Team SIRIUS driver Jimmy Spencer's thoughts:
On Ultra Motorsports' current and future sponsorship opportunities:
"SIRIUS is a great sponsor, and I am going to work as hard as I can for them while their big dog is on our car. I still wear the Sirius uniform, and I'm proud of Sirius satellite radios. I still have them in my vehicles, and I will continue to support them. The thing we have to do as a race team is get our race cars to handle properly and work with our motor department to make our cars better every week and get some top-10 finishes. We felt like we were a top-10 team early in the season, but we stumbled. Now we feel like we can get back to that point. So that's what we are going to do at Pocono and the rest of the year, and we will let our car owner and marketing people worry about finding a sponsor. We are confident we'll get one, and we feel like we can put them in the winners circle."
On the level of optimism for the rest of the season:
"Obviously we can't win the championship, and I don't think there are too many people who can with the year Matt Kenseth is having. But I feel like we're getting better. Lately we have just been behind the eight ball on a lot of decisions we have made. Our fuel mileage has been terrible the last few weeks, and we feel our engine program is not where it needs to be. But we're not given up. At times we have had the best car on Sunday, but the best car doesn't always get the top-five finishes all the time. But the crew has really turned the corner as far as I am concerned. They are really positive and their attitude is positive, and we feel like we can really win a race coming to some really strong tracks. We had a decent test at Indy, a strong run at Richmond, and had really good runs at Bristol and Darlington. We're excited about going back to a lot of those tracks in the coming weeks."

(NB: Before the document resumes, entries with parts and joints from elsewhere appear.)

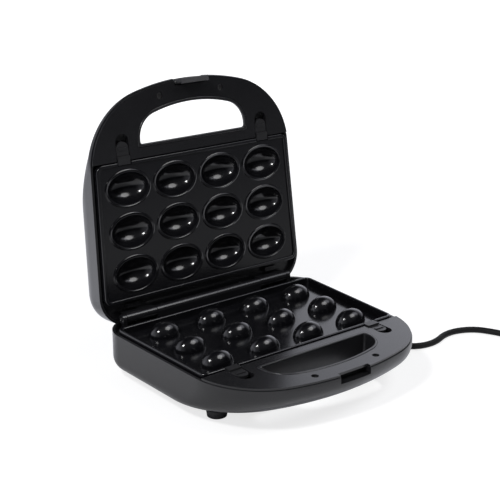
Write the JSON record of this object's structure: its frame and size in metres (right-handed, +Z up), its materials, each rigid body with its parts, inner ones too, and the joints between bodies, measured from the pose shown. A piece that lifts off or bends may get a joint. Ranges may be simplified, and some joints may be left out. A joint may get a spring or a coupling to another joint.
{
  "type": "cake pop maker",
  "caption": "Hinged countertop cooker with domed and cupped baking plates, a handle on each half, a front latch and a coiled power lead.",
  "frame": {"origin": "middle of the maker's footprint, lid open and lead left out, on the plane that its feet stand on", "axes": "+Z up, -Y towards the handles at the front, +X to the right of someone facing the front; the lid's hinge axis runs along X"},
  "size_m": [0.4665, 0.3239, 0.2556],
  "materials": {
    "housing_plastic": "satin black moulded plastic",
    "inner_plastic": "satin black moulded plastic, slightly glossier than the housings",
    "nonstick_coating": "semi-gloss black non-stick coating on cast aluminium",
    "heater_steel": "dull oxidised heater sheath",
    "pan_steel": "plain zinc-plated sheet",
    "screw_steel": "zinc-plated screw",
    "thermostat_body": "brown phenolic",
    "fuse_body": "bare metal",
    "ceramic": "unglazed ceramic",
    "lead_insulation": "pale silicone and glass-fibre sleeve",
    "bush_rubber": "matt black flexible moulding",
    "foot_rubber": "matt black rubber",
    "hinge_steel": "ground steel pin",
    "catch_plastic": "satin dark grey plastic",
    "red_lens": "clear red tint",
    "green_lens": "clear green tint",
    "circuit_board": "bare phenolic board",
    "latch_plastic": "satin black plastic",
    "cord_sheath": "soft black PVC",
    "plug_moulding": "moulded black PVC",
    "plug_brass": "nickel-plated brass"
  },
  "bodies": {
    "base": {"base_shell": "housing_plastic", "base_frame": "inner_plastic", "lower_plate": "nonstick_coating", "lower_heater": "heater_steel", "lower_reflector": "pan_steel", "lower_reflector_screws": "screw_steel", "lower_frame_screws": "screw_steel", "thermostat": "thermostat_body", "thermal_fuse": "fuse_body", "terminal_block": "ceramic", "lower_wires": "lead_insulation", "mains_leads": "lead_insulation", "cord_clamp": "inner_plastic", "cord_bush": "bush_rubber", "front_left_foot": "foot_rubber", "front_right_foot": "foot_rubber", "rear_left_foot": "foot_rubber", "rear_right_foot": "foot_rubber", "foot_screws": "screw_steel", "left_hinge_pin": "hinge_steel", "right_hinge_pin": "hinge_steel", "power_cord": "cord_sheath", "cord_coil": "cord_sheath", "plug_body": "plug_moulding", "plug_blades": "plug_brass"},
    "lid": {"lid_shell": "housing_plastic", "lid_frame": "inner_plastic", "upper_plate": "nonstick_coating", "upper_heater": "heater_steel", "upper_reflector": "pan_steel", "upper_reflector_screws": "screw_steel", "upper_wires": "lead_insulation", "upper_frame_screws": "screw_steel", "power_lamp_lens": "red_lens", "ready_lamp_lens": "green_lens", "lamp_board": "circuit_board", "latch_pin": "hinge_steel"},
    "latch": {"latch": "latch_plastic"},
    "lower_left_catch": {"lower_left_catch": "catch_plastic"},
    "lower_right_catch": {"lower_right_catch": "catch_plastic"},
    "upper_left_catch": {"upper_left_catch": "catch_plastic"},
    "upper_right_catch": {"upper_right_catch": "catch_plastic"}
  },
  "joints": [
    {"name": "lid_hinge", "type": "hinge", "parent": "base", "child": "lid", "pos_m": [0, 0.07817, 0.048], "axis": [1, 0, 0], "range_deg": [0, 96.5]},
    {"name": "latch_pivot", "type": "hinge", "parent": "lid", "child": "latch", "pos_m": [0, 0.10586, 0.25047], "axis": [1, 0, 0], "range_deg": [0, 13.8]},
    {"name": "lower_left_catch_slide", "type": "slide", "parent": "base", "child": "lower_left_catch", "axis": [0, -1, 0], "range_m": [0, 0.004], "stiffness_N_per_m": 300, "springref_m": -0.002},
    {"name": "lower_right_catch_slide", "type": "slide", "parent": "base", "child": "lower_right_catch", "axis": [0, -1, 0], "range_m": [0, 0.004], "stiffness_N_per_m": 300, "springref_m": -0.002},
    {"name": "upper_left_catch_slide", "type": "slide", "parent": "lid", "child": "upper_left_catch", "axis": [0, 0.1132, 0.9936], "range_m": [0, 0.004], "stiffness_N_per_m": 300, "springref_m": -0.002},
    {"name": "upper_right_catch_slide", "type": "slide", "parent": "lid", "child": "upper_right_catch", "axis": [0, 0.1132, 0.9936], "range_m": [0, 0.004], "stiffness_N_per_m": 300, "springref_m": -0.002}
  ]
}
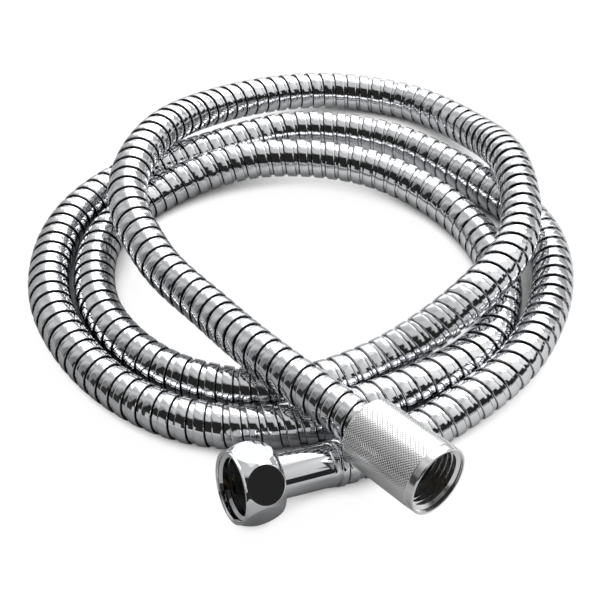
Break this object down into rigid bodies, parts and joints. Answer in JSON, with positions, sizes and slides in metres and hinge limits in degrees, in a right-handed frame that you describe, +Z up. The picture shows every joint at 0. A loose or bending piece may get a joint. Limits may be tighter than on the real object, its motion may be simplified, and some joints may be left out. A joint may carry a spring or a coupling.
{
  "type": "shower hose",
  "caption": "Coiled flexible metal shower hose with a hexagon union nut on one end and a long knurled union nut on the other.",
  "frame": {"origin": "on the resting surface, below the middle of the coil's box", "axes": "+Z up from the surface the coil lies on, -Y towards the two nuts, +X to the right seen from the nuts' side"},
  "size_m": [0.2003, 0.2439, 0.039],
  "materials": {
    "hose_metal": "polished strip-wound casing",
    "chrome": "mirror chrome plate",
    "knurled_chrome": "chrome plate over a diamond knurl",
    "brass": "turned, dull",
    "rubber": "matte black",
    "liner": "smooth dark tube"
  },
  "bodies": {
    "hose": {"hose_casing": "hose_metal", "hose_liner": "liner", "hex_end_collar": "chrome", "hex_end_nipple": "brass", "hex_end_clamp_ring": "brass", "hex_end_washer": "rubber", "knurled_end_collar": "chrome", "knurled_end_nipple": "brass", "knurled_end_clamp_ring": "brass", "knurled_end_washer": "rubber"},
    "hex_union": {"hex_nut": "chrome"},
    "knurled_union": {"knurled_nut": "knurled_chrome"}
  },
  "joints": [
    {"name": "hex_nut_turn", "type": "hinge", "parent": "hose", "child": "hex_union", "pos_m": [0.012, -0.0912, 0.0088], "axis": [-0.8875, -0.4236, 0.1815], "continuous": true},
    {"name": "knurled_nut_turn", "type": "hinge", "parent": "hose", "child": "knurled_union", "pos_m": [0.0269, -0.0997, 0.0262], "axis": [0.669, -0.7389, 0.0799], "continuous": true}
  ]
}
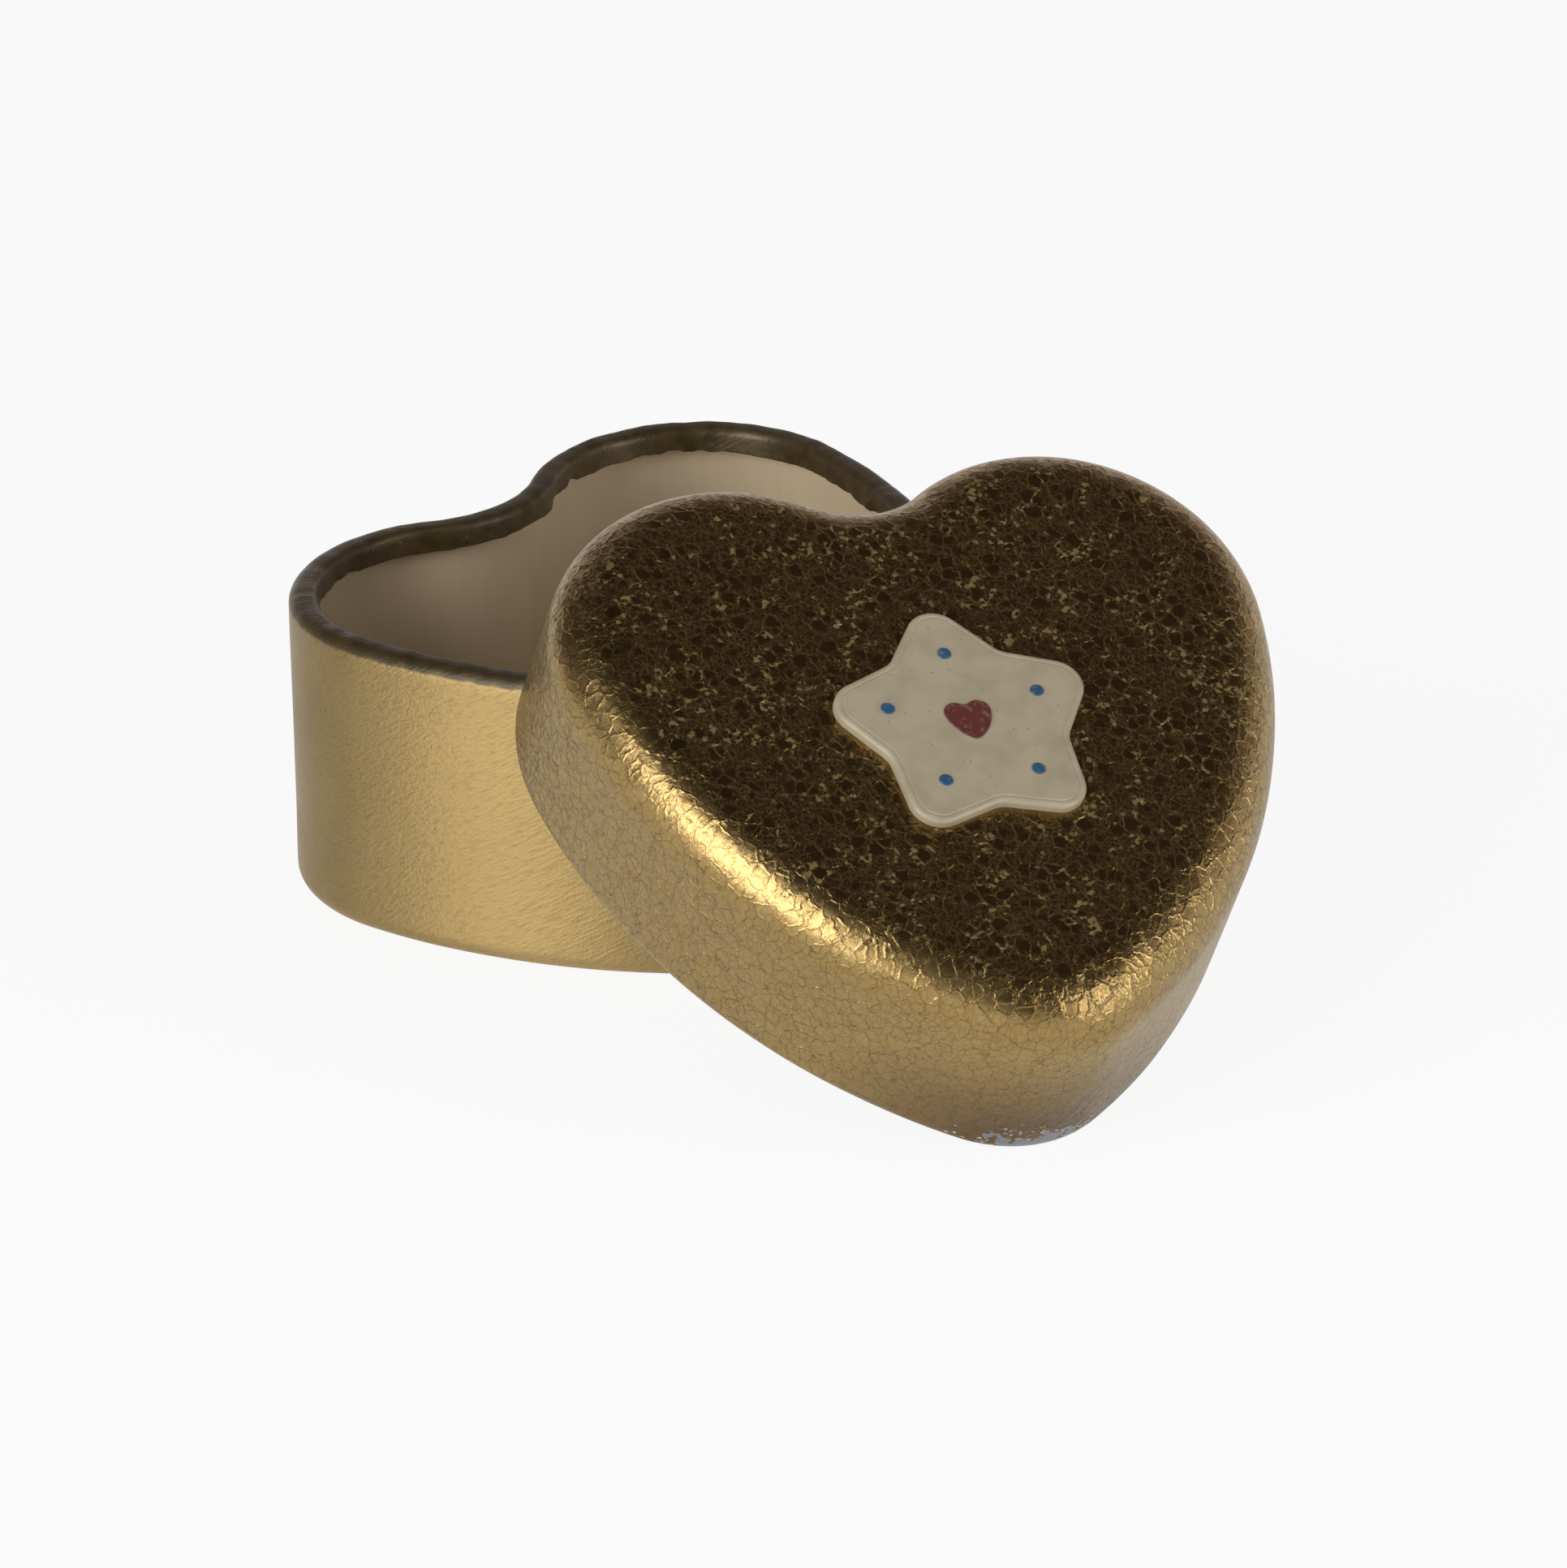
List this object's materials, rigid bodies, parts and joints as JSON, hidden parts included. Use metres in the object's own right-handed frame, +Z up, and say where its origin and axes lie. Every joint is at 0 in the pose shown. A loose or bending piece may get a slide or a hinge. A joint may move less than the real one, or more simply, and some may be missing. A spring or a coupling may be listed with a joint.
{
  "type": "baby tooth box",
  "caption": "Heart-shaped slip-lid keepsake tin for baby teeth, open, its crackled gold lid with a raised star plaque leaning on the rim",
  "frame": {"origin": "under the base, on its flat bottom, on its symmetry plane and on the line through the centres of the heart's two lobes", "axes": "+Z up, -Y towards the base's tip, X across the base's lobes; the lid lies beyond the tip at -Y"},
  "size_m": [0.0671, 0.0963, 0.0447],
  "materials": {
    "gold_lacquered_tinplate": "satin",
    "inside_lacquer": "satin",
    "tinplate": "satin",
    "crackled_gold_foil": "crackled",
    "cream_enamel": "satin",
    "red_enamel": "gloss",
    "blue_enamel": "gloss"
  },
  "bodies": {
    "base": {"base_shell": "gold_lacquered_tinplate", "base_lining": "inside_lacquer"},
    "lid": {"lid_shell": "tinplate", "lid_foil": "crackled_gold_foil", "lid_lining": "inside_lacquer", "lid_plaque": "cream_enamel", "plaque_heart": "red_enamel", "plaque_dot_1": "blue_enamel", "plaque_dot_2": "blue_enamel", "plaque_dot_3": "blue_enamel", "plaque_dot_4": "blue_enamel", "plaque_dot_5": "blue_enamel"}
  },
  "joints": [
    {"name": "lid_lift", "type": "slide", "parent": "base", "child": "lid", "axis": [0, 0, 1], "range_m": [0, 0.06]}
  ]
}
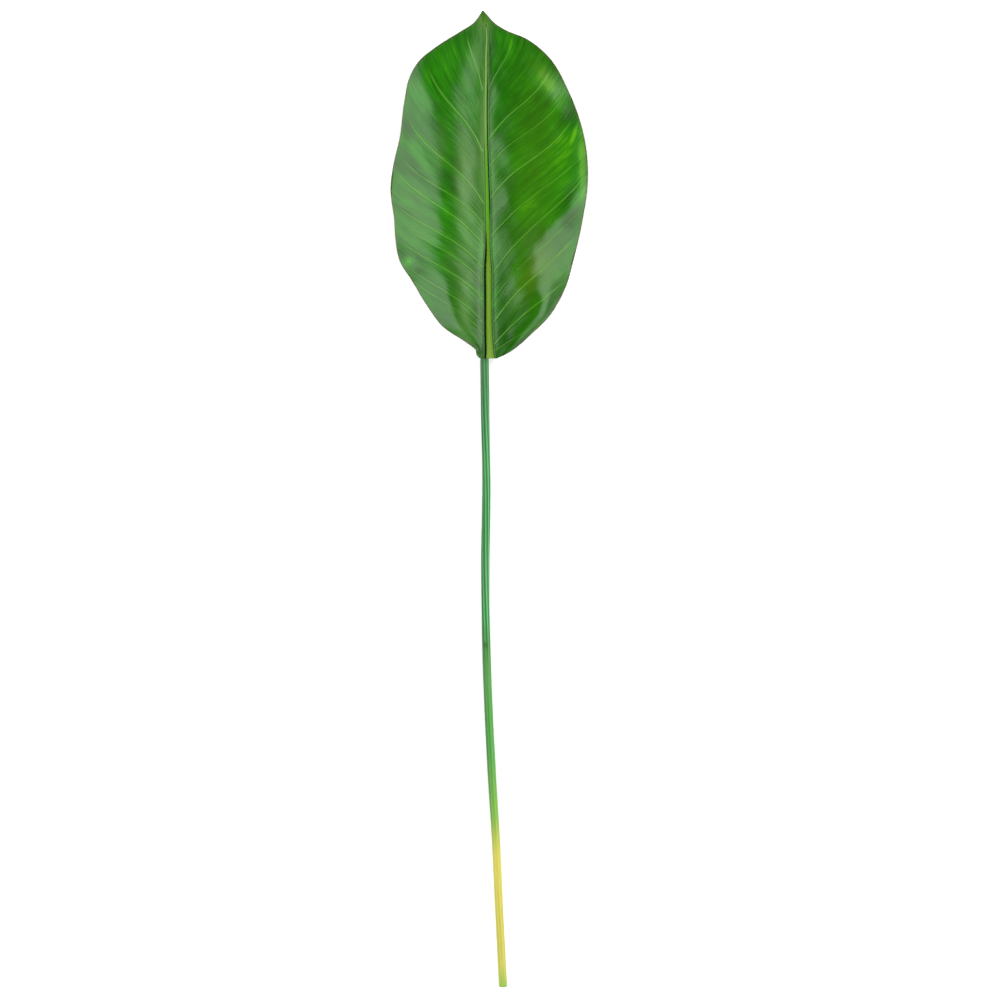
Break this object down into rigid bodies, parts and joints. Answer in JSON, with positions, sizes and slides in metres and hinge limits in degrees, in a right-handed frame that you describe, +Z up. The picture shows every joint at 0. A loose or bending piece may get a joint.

"Pocono is special. I've been there since the first race they ever started with the Indy cars and Mark Donahue and AJ Foyt and those guys. The Mattiolis are great people and he (Joe Mattioli) keeps updating the facility every year. But I think it needs to be a 400-mile race, which in turn will be a lot better for the TV audience and for the drivers who can get a little more aggressive. We know at Pocono it's a lot harder on the transmissions and motors because the straight-aways are so different. We turn so many RPMs on the long straightaway and not so much on the back, so that is why you start shifting. It's a hard racetrack, but there is a lot of passing going on every lap and it's the only track that has a tunnel turn. That really means something. I guess every track has a tunnel now but its always been known at Pocono that the tunnel turn is the tricky part of the racetrack. To me its one of the most critical parts of the track and you work hard on it everyday to try and get as fast as you can off the tunnel turn because that's where a lot of passing is done."
On engines at Pocono:
"I think Mike Ege is working hard right now. I think the direction we were going was for big power numbers, and our motors aren't accelerating like they should. Mike is working on that now. We have plenty of horsepower but we don't have the acceleration factor that is necessary, and as we speak Mike is working hard. I wouldn't trade him for anything. I think the world of Mike Ege and the whole group. We have only had one engine failure this whole year. We have good power, we just need more acceleration to help the car get up off the corner."
On returning home to Pennsylvania:
"I can't wait to stop and get my famous Texas hot dog while I am down there at Harry's Texas Lunch, and then go see Coach Curry (head football coach at Berwick High School.) I went to high school there and I have a big golf tournament there on Thursday (July 24th at Edgewood In The Pines Golf Course in Drums, Pa.) to raise money. I have a lot of celebrities and drivers coming. We are going to raise a lot of money so we are looking forward to that. That's going to be a neat deal. It's special to go back to Pennsylvania. Its good to go back and see the Mattiolis and go back to Pocono again."